Diagnosing cognitive impairment in Parkinson’s disease patients is made challenging by the fact that it is often difficult to determine whether certain symptoms are due to Parkinson’s or Alzheimer’s disease. Here are some key ways in which these two diseases differ:
1. Dual impairments. There is a greater impact on social functioning with Parkinson’s due to the combination of movement and cognitive impairments.
2. Dementia comes much later. The dementia component of Parkinson’s typically occurs after several years of movement impairment.
3. Hallucinations. These are more common in both Parkinson’s disease dementia and Lewy body dementia than in Alzheimer’s disease, and typically involve people or animals that may or may not be threatening to the patient.
4. Dementia is not a given.
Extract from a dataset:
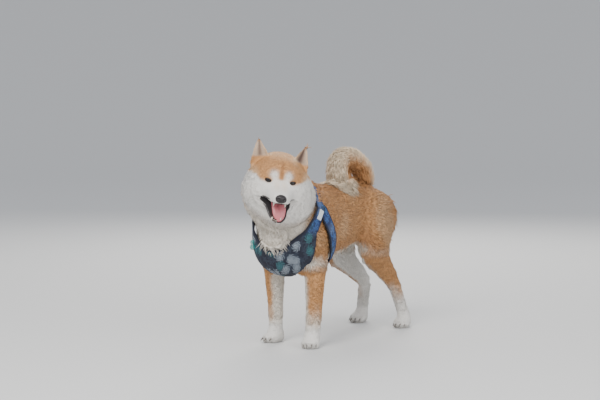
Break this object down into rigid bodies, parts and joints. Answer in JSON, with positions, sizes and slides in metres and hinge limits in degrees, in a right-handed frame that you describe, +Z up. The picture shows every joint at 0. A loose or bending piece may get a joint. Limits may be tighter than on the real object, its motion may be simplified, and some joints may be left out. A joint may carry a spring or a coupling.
{
  "type": "shiba inu model",
  "caption": "Life-size model of a standing shiba inu with head turned, mouth open, tail curled over its back, in a soft vest harness.",
  "frame": {"origin": "floor level under the middle of the model's bounding box", "axes": "+Z up; +Y towards the tail, so the chest faces -Y; +X to the dog's own left"},
  "size_m": [0.2096, 0.6254, 0.4976],
  "materials": {
    "red_coat": "short red dog fur, matte",
    "white_coat": "cream dog fur, matte",
    "dark_skin": "moist black nose leather",
    "eye": "polished dark brown",
    "tongue": "moist pink",
    "claw": "dark horn",
    "cloth": "woven navy cloth",
    "label": "pale woven tape",
    "teal": "teal glaze"
  },
  "bodies": {
    "root": {"torso": "red_coat", "neck": "white_coat", "head": "red_coat", "eye_left": "eye", "eye_right": "eye", "lower_jaw": "white_coat", "nose": "dark_skin", "tongue": "tongue", "ear_left": "red_coat", "ear_right": "red_coat", "fore_left_leg": "red_coat", "fore_left_foot": "white_coat", "fore_left_claw_1": "claw", "fore_left_claw_2": "claw", "fore_left_claw_3": "claw", "fore_left_claw_4": "claw", "fore_right_leg": "red_coat", "fore_right_foot": "white_coat", "fore_right_claw_1": "claw", "fore_right_claw_2": "claw", "fore_right_claw_3": "claw", "fore_right_claw_4": "claw", "hind_left_thigh": "red_coat", "hind_left_foot": "white_coat", "hind_left_claw_1": "claw", "hind_left_claw_2": "claw", "hind_left_claw_3": "claw", "hind_left_claw_4": "claw", "hind_right_thigh": "red_coat", "hind_right_foot": "white_coat", "hind_right_claw_1": "claw", "hind_right_claw_2": "claw", "hind_right_claw_3": "claw", "hind_right_claw_4": "claw", "tail_base": "white_coat", "tail_middle": "white_coat", "tail_tip": "white_coat", "harness_bib": "cloth", "harness_label": "label", "harness_charm": "teal", "harness_girth": "cloth"}
  },
  "joints": []
}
Dementia may or may not occur in people with Parkinson’s. Upward of 30 percent of patients with Parkinson’s do not develop dementia.
1. No movement component. Alzheimer’s is primarily a memory disorder that rarely includes any type of movement impairments.
2. Dementia is the hallmark of the ailment. People with this fatal brain disease become confused about time and place, have difficulty remembering how to perform simple tasks, and have difficulty recognizing people.
3. Different causes. In Alzheimer’s, it’s the neurotransmitter acetylcholine that is progressively lost over the course of the disease. Worsening memory and intellect can progress and become severe without any effect on the patient’s movement ability. Parkinson’s disease results from the loss of dopamine-producing neurons needed to control movement and coordination.